►

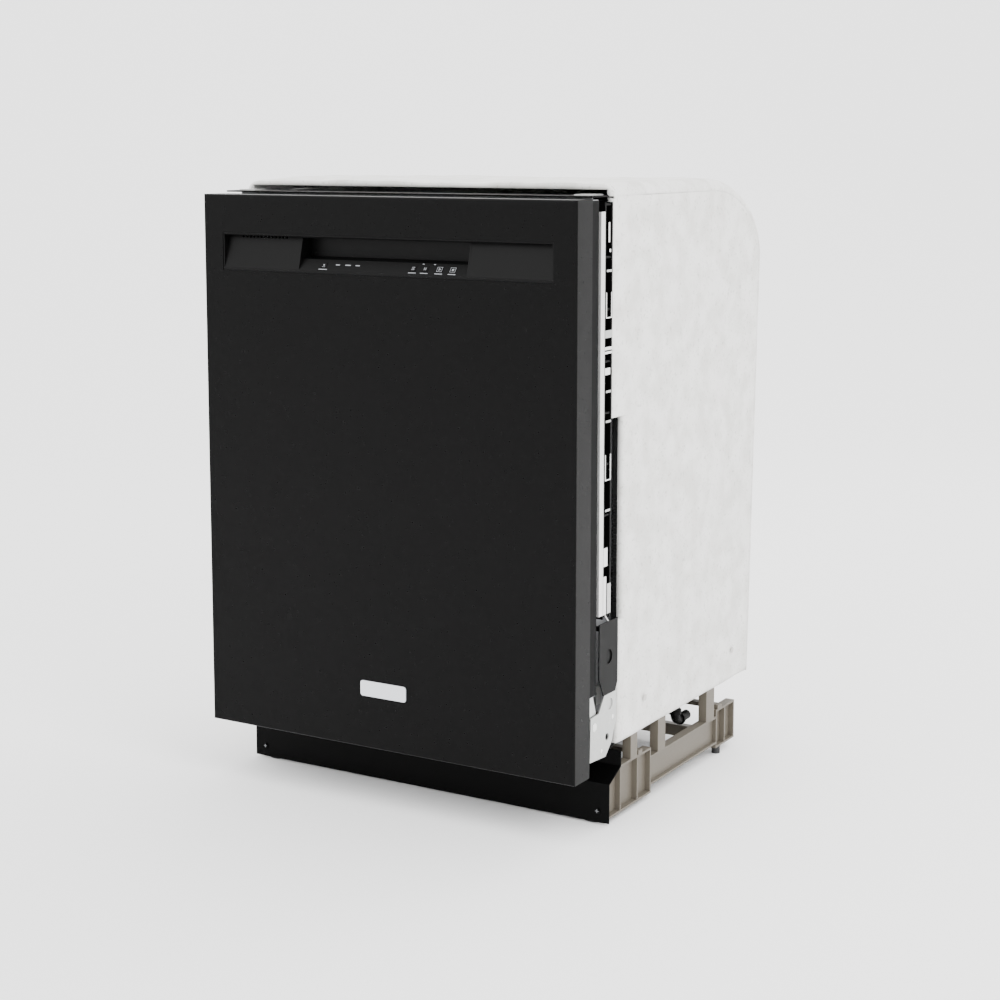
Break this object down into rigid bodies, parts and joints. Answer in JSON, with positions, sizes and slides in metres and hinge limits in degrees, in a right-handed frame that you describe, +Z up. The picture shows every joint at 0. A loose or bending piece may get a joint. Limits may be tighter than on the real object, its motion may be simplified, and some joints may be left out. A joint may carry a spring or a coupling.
{
  "type": "built-in dishwasher",
  "caption": "Built-in dishwasher with a drop-down front door, recessed pocket-handle console, toe panel, felt-wrapped tub, pull-out racks and spray arms",
  "frame": {"origin": "on the floor, at the centre of the overall width and depth", "axes": "+Z up, +X to the right seen from the front, -Y to the front where the door faces"},
  "size_m": [0.606, 0.606, 0.879],
  "materials": {
    "grey_plastic": "satin",
    "black_rubber": "matte",
    "bright_steel": "bright",
    "black_plastic": "satin",
    "black_metal": "satin",
    "zinc_steel": "zinc plated",
    "felt": "felt",
    "clip_plastic": "satin",
    "beige_plastic": "satin",
    "dark_plastic": "satin",
    "black_screw": "satin",
    "spring_steel": "satin",
    "hose_rubber": "satin",
    "stainless": "satin",
    "filter_plastic": "satin",
    "arm_plastic": "satin",
    "coated_wire": "nylon coated",
    "gloss_black": "gloss",
    "console_plastic": "satin",
    "badge_metal": "satin"
  },
  "bodies": {
    "chassis": {"tub": "grey_plastic", "tub_gasket": "black_rubber", "face_strips": "bright_steel", "side_frames": "black_plastic", "top_trim_strip": "black_metal", "counter_brackets": "zinc_steel", "latch_strike": "zinc_steel", "insulation_blanket": "felt", "blanket_clips": "clip_plastic", "base_frame": "beige_plastic", "base_supports": "beige_plastic", "rear_feet": "dark_plastic", "toe_panel": "black_metal", "toe_screws": "black_screw", "hinge_plates": "zinc_steel", "hinge_covers": "black_plastic", "door_springs": "spring_steel", "drain_hose": "hose_rubber", "drain_elbow": "black_plastic", "sump": "dark_plastic", "filter_plate": "stainless", "heating_element": "stainless", "feed_tube": "arm_plastic", "wash_pump": "dark_plastic", "drain_pump": "dark_plastic", "inlet_valve": "filter_plastic", "junction_box": "zinc_steel", "upper_rails": "stainless"},
    "lid": {"dispenser_lid": "arm_plastic"},
    "cap": {"rinse_cap": "dark_plastic"},
    "pawl": {"latch_pawl": "zinc_steel"},
    "slides": {"upper_slides": "stainless"},
    "upper": {"upper_rack": "coated_wire", "upper_feed_pipe": "arm_plastic"},
    "upper_arm": {"upper_spray_arm": "arm_plastic"},
    "lower": {"lower_rack": "coated_wire", "wheel_brackets": "arm_plastic"},
    "front_rollers": {"front_wheels": "arm_plastic"},
    "rear_rollers": {"rear_wheels": "arm_plastic"},
    "basket": {"silverware_basket": "arm_plastic"},
    "lower_arm": {"lower_spray_arm": "arm_plastic"},
    "filter": {"filter_cup": "filter_plastic"},
    "impeller": {"pump_impeller": "filter_plastic"},
    "float": {"overfill_float": "arm_plastic"},
    "right_leg": {"right_front_leg": "dark_plastic"},
    "left_leg": {"left_front_leg": "dark_plastic"},
    "cycle_key": {"cycle_button": "console_plastic"},
    "option_left_key": {"option_left_button": "console_plastic"},
    "option_right_key": {"option_right_button": "console_plastic"},
    "start_key": {"start_button": "console_plastic"},
    "cancel_key": {"cancel_button": "console_plastic"},
    "door": {"door_outer_panel": "gloss_black", "door_liner": "grey_plastic", "hinge_arms": "zinc_steel", "console": "console_plastic", "control_housing": "dark_plastic", "badge": "badge_metal", "dispenser": "arm_plastic", "door_vent": "arm_plastic", "latch_body": "dark_plastic"}
  },
  "joints": [
    {"name": "door_hinge", "type": "hinge", "parent": "chassis", "child": "door", "pos_m": [0, -0.2418, 0.15], "axis": [1, 0, 0], "range_deg": [0, 90]},
    {"name": "cycle_press", "type": "slide", "parent": "door", "child": "cycle_key", "axis": [0, 0.8013, -0.5983], "range_m": [0, 0.0008], "stiffness_N_per_m": 600, "springref_m": -0.0002},
    {"name": "option_left_press", "type": "slide", "parent": "door", "child": "option_left_key", "axis": [0, 0.8013, -0.5983], "range_m": [0, 0.0008], "stiffness_N_per_m": 600, "springref_m": -0.0002},
    {"name": "option_right_press", "type": "slide", "parent": "door", "child": "option_right_key", "axis": [0, 0.8013, -0.5983], "range_m": [0, 0.0008], "stiffness_N_per_m": 600, "springref_m": -0.0002},
    {"name": "start_press", "type": "slide", "parent": "door", "child": "start_key", "axis": [0, 0.8013, -0.5983], "range_m": [0, 0.0008], "stiffness_N_per_m": 600, "springref_m": -0.0002},
    {"name": "cancel_press", "type": "slide", "parent": "door", "child": "cancel_key", "axis": [0, 0.8013, -0.5983], "range_m": [0, 0.0008], "stiffness_N_per_m": 600, "springref_m": -0.0002},
    {"name": "dispenser_flip", "type": "hinge", "parent": "door", "child": "lid", "pos_m": [0, -0.2346, 0.43774], "axis": [-1, 0, 0], "range_deg": [0, 100]},
    {"name": "rinse_cap_turn", "type": "hinge", "parent": "door", "child": "cap", "pos_m": [-0.044, -0.2358, 0.46974], "axis": [0, 1, 0], "range_deg": [-90, 0]},
    {"name": "latch_swing", "type": "hinge", "parent": "door", "child": "pawl", "pos_m": [0, -0.2518, 0.8455], "axis": [-1, 0, 0], "range_deg": [0, 12], "stiffness_Nm_per_rad": 0.05, "springref_deg": -5.73},
    {"name": "upper_slide_run", "type": "slide", "parent": "chassis", "child": "slides", "axis": [0, -1, 0], "range_m": [0, 0.24]},
    {"name": "upper_rack_run", "type": "slide", "parent": "chassis", "child": "upper", "axis": [0, -1, 0], "range_m": [0, 0.46]},
    {"name": "upper_arm_spin", "type": "hinge", "parent": "upper", "child": "upper_arm", "pos_m": [0, 0.0146, 0.49753], "axis": [0, 0, 1], "continuous": true},
    {"name": "lower_rack_run", "type": "slide", "parent": "chassis", "child": "lower", "axis": [0, -1, 0], "range_m": [0, 0.085]},
    {"name": "front_wheels_roll", "type": "hinge", "parent": "lower", "child": "front_rollers", "pos_m": [0, -0.1238, 0.1768], "axis": [1, 0, 0], "continuous": true},
    {"name": "rear_wheels_roll", "type": "hinge", "parent": "lower", "child": "rear_rollers", "pos_m": [0, 0.189, 0.1768], "axis": [1, 0, 0], "continuous": true},
    {"name": "basket_lift", "type": "slide", "parent": "lower", "child": "basket", "axis": [0, 0, 1], "range_m": [0, 0.1]},
    {"name": "lower_arm_spin", "type": "hinge", "parent": "chassis", "child": "lower_arm", "pos_m": [0, 0.02782, 0.172], "axis": [0, 0, 1], "continuous": true},
    {"name": "filter_turn", "type": "hinge", "parent": "chassis", "child": "filter", "pos_m": [0.05, 0.02782, 0.1], "axis": [0, 0, 1], "range_deg": [0, 90]},
    {"name": "impeller_spin", "type": "hinge", "parent": "chassis", "child": "impeller", "pos_m": [-0.15, 0.02782, 0.072], "axis": [0, 1, 0], "continuous": true},
    {"name": "float_rise", "type": "slide", "parent": "chassis", "child": "float", "axis": [0, 0, 1], "range_m": [0, 0.01]},
    {"name": "right_leg_screw", "type": "slide", "parent": "chassis", "child": "right_leg", "axis": [0, 0, 1], "range_m": [-0.016, 0]},
    {"name": "left_leg_screw", "type": "slide", "parent": "chassis", "child": "left_leg", "axis": [0, 0, 1], "range_m": [-0.016, 0]}
  ],
  "couplings": [
    {"joint": "upper_rack_run", "follows": "door_hinge", "m_per_rad": 0.28},
    {"joint": "upper_slide_run", "follows": "door_hinge", "m_per_rad": 0.14},
    {"joint": "lower_rack_run", "follows": "door_hinge", "m_per_rad": 0.05},
    {"joint": "front_wheels_roll", "follows": "door_hinge", "ratio": 2.9412},
    {"joint": "rear_wheels_roll", "follows": "door_hinge", "ratio": 2.9412}
  ]
}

◄

Task description: Extract all lines that hold the word "joints".

Solution:
Break this object down into rigid bodies, parts and joints. Answer in JSON, with positions, sizes and slides in metres and hinge limits in degrees, in a right-handed frame that you describe, +Z up. The picture shows every joint at 0. A loose or bending piece may get a joint. Limits may be tighter than on the real object, its motion may be simplified, and some joints may be left out. A joint may carry a spring or a coupling.
  "joints": [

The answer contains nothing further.